12. In all the circumstances the errors are material and the judge’s decision must be set aside. I have concluded that this appeal should be retained in the Upper Tribunal for a resumed hearing in due course. I will issue directions (instructions) in order to progress the matter.
Notice of Decision
The making of the decision of the First-tier Tribunal did involve the making of an error on a point of law.
I set aside the decision of the First-tier Tribunal.
I retain this appeal in the Upper Tribunal for a resumed hearing in due course.
No anonymity direction is made.
Directions (instructions)
It is important for the Appellant’s Sponsor and her husband to read this carefully.
This case will be given a new date for a hearing. It is important for one or both of them to attend, although they cannot be forced to.
They do not need to have a lawyer. They will be able to speak to the Upper Tribunal directly.

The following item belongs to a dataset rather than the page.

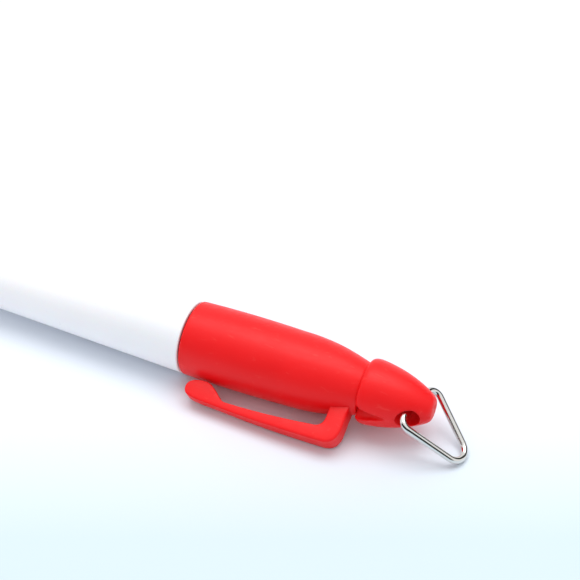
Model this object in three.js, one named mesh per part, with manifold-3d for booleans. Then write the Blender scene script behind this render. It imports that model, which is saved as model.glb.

The most important question in this case is whether the Appellant is in fact the child of the Sponsor.
If the Appellant and/or the Sponsor have any more evidence about the claimed relationship, they must send it to the Upper Tribunal and the Respondent (Home Office) as soon as possible and no later than 21 days from the date that this decision is sent out. New evidence can include documents and/or signed witness statements from the Sponsor or anyone else.
Any new evidence from the Respondent must be sent to the Upper Tribunal and the Appellant no later than 28 days from this decision being sent out.
Documents or submissions filed in response to these directions may be sent by, or attached to, an email to [email] using the Tribunal’s reference number (found at the top of these directions) as the subject line. Attachments must not exceed 15 MB.
Service on the Secretary of State may be to [email] and to the original appellant, in the absence of any contrary instruction, by use of any address apparent from the service of these directions.